- [Written request] Take all the material and copy it exactly.

START Material

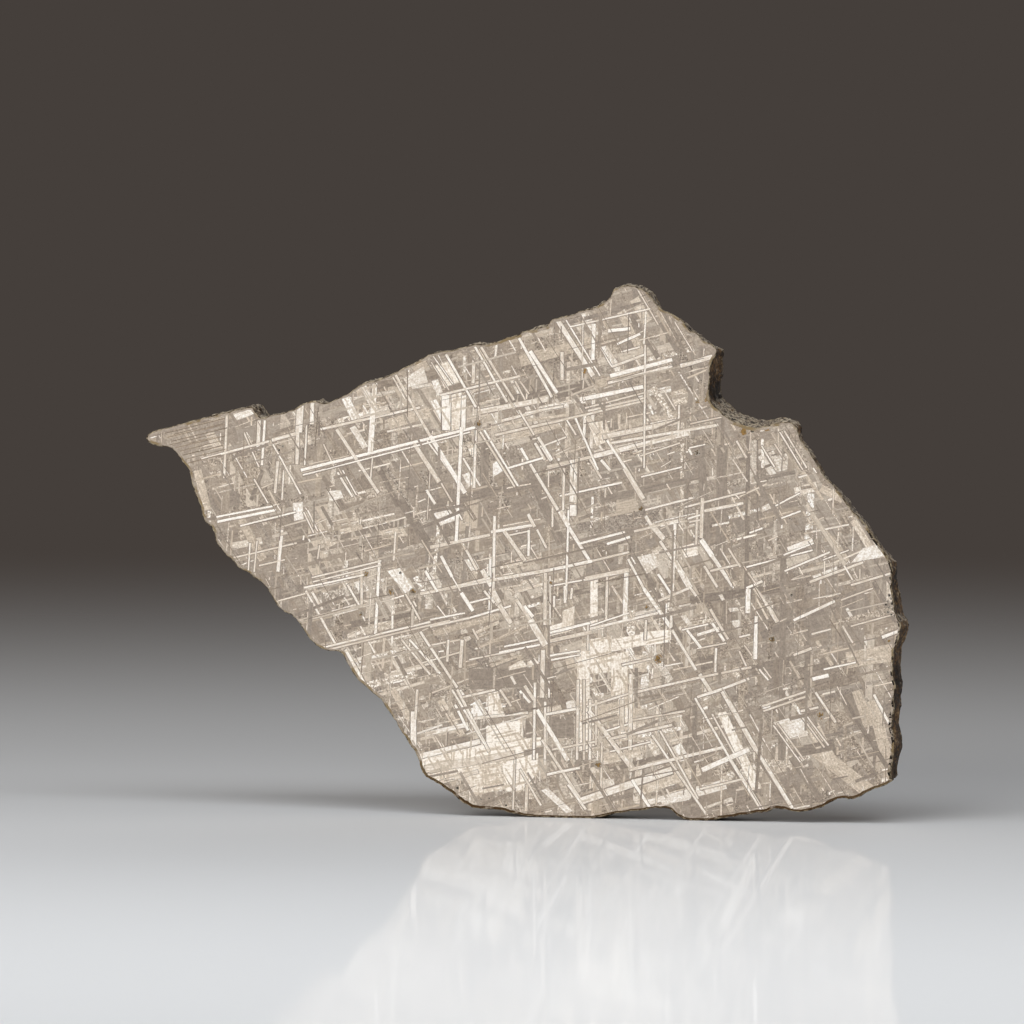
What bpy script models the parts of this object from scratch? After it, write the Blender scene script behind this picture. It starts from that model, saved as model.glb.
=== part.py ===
"""Iron meteorite slice: one sawn and etched slab that keeps the meteorite's own outer edge all round.

It stands on that edge. Its length runs along X, its etched face looks towards -Y, and Z is up.
The origin is under the middle of its box, on the surface that it stands on. Units are metres.
"""
import math

import bmesh
import bpy
from mathutils import Vector, noise

MM = 0.001
TENTH = 0.0001                      # the outline below is listed in tenths of a millimetre

# Driving dimensions
THICKNESS = 4.5 * MM                # between the two sawn faces
ARRIS_INSET = 0.15 * MM             # the saw's sharp corner is rubbed down by this much ...
ARRIS_DEPTH = 0.12 * MM             # ... over this depth
LUMP_HEIGHT = 0.22 * MM             # how far the weathered edge swells and sinks
LUMP_SIZE = 2.6 * MM                # the width of such a swelling
LUMP_SEED = 3.0
CROWN = 0.12 * MM                   # the edge is fullest half way through the slab
BACK_WANDER = 0.15 * MM             # how far the back outline strays from the front one
BACK_WANDER_SIZE = 7.0 * MM
BACK_WANDER_SEED = 11.0
CLEAR_OF_TABLE = 0.06 * MM          # the hollows of the lower edge stay above the table by this much

# The outline was read in a view turned about the vertical and looking slightly down,
# so square_on() sets its points upright and at their full width.
VIEW_TURN = math.radians(13.0)
VIEW_RISE = math.radians(4.2)
FOOT_RIGHT, FOOT_DOWN = 700.0, 820.7      # where the right foot touches the table, in the lists' units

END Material

- [Response to this task]
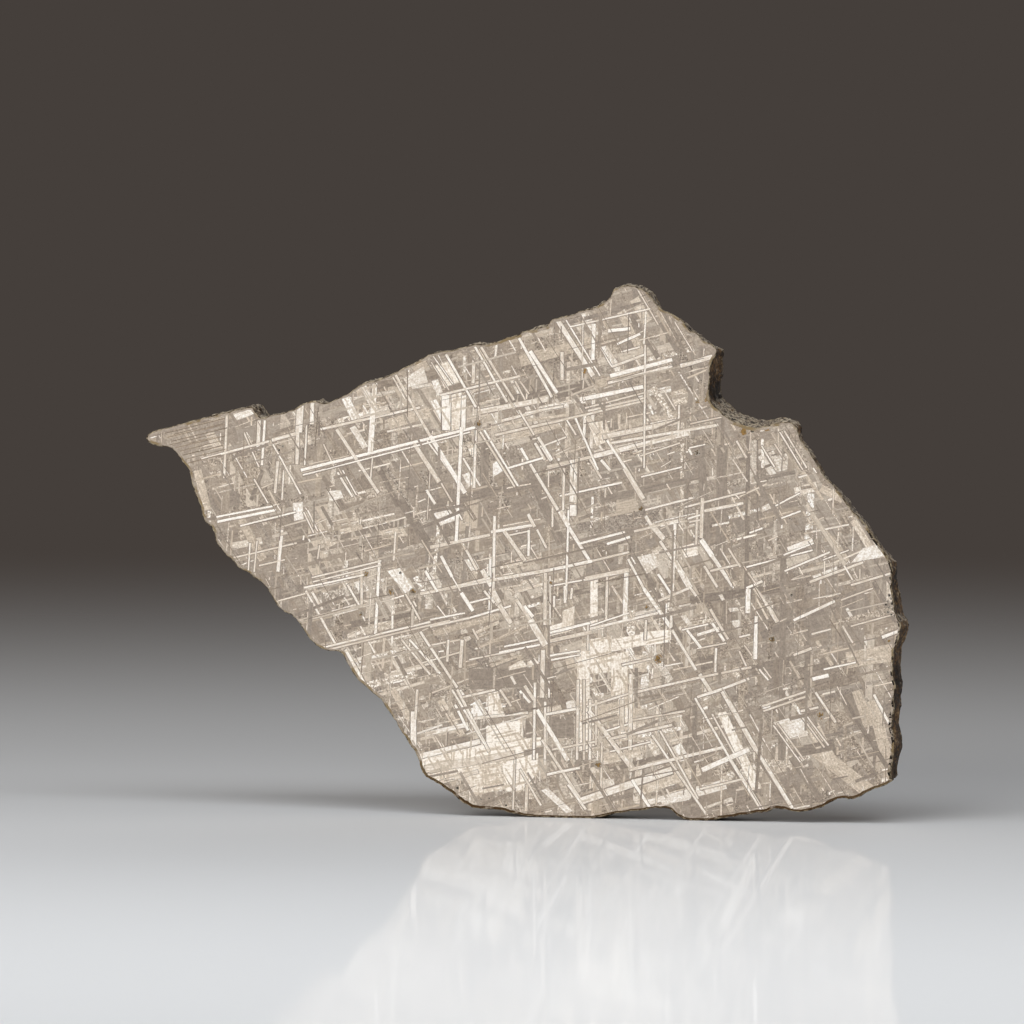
What bpy script models the parts of this object from scratch? After it, write the Blender scene script behind this picture. It starts from that model, saved as model.glb.
=== part.py ===
"""Iron meteorite slice: one sawn and etched slab that keeps the meteorite's own outer edge all round.

It stands on that edge. Its length runs along X, its etched face looks towards -Y, and Z is up.
The origin is under the middle of its box, on the surface that it stands on. Units are metres.
"""
import math

import bmesh
import bpy
from mathutils import Vector, noise

MM = 0.001
TENTH = 0.0001                      # the outline below is listed in tenths of a millimetre

# Driving dimensions
THICKNESS = 4.5 * MM                # between the two sawn faces
ARRIS_INSET = 0.15 * MM             # the saw's sharp corner is rubbed down by this much ...
ARRIS_DEPTH = 0.12 * MM             # ... over this depth
LUMP_HEIGHT = 0.22 * MM             # how far the weathered edge swells and sinks
LUMP_SIZE = 2.6 * MM                # the width of such a swelling
LUMP_SEED = 3.0
CROWN = 0.12 * MM                   # the edge is fullest half way through the slab
BACK_WANDER = 0.15 * MM             # how far the back outline strays from the front one
BACK_WANDER_SIZE = 7.0 * MM
BACK_WANDER_SEED = 11.0
CLEAR_OF_TABLE = 0.06 * MM          # the hollows of the lower edge stay above the table by this much

# The outline was read in a view turned about the vertical and looking slightly down,
# so square_on() sets its points upright and at their full width.
VIEW_TURN = math.radians(13.0)
VIEW_RISE = math.radians(4.2)
FOOT_RIGHT, FOOT_DOWN = 700.0, 820.7      # where the right foot touches the table, in the lists' units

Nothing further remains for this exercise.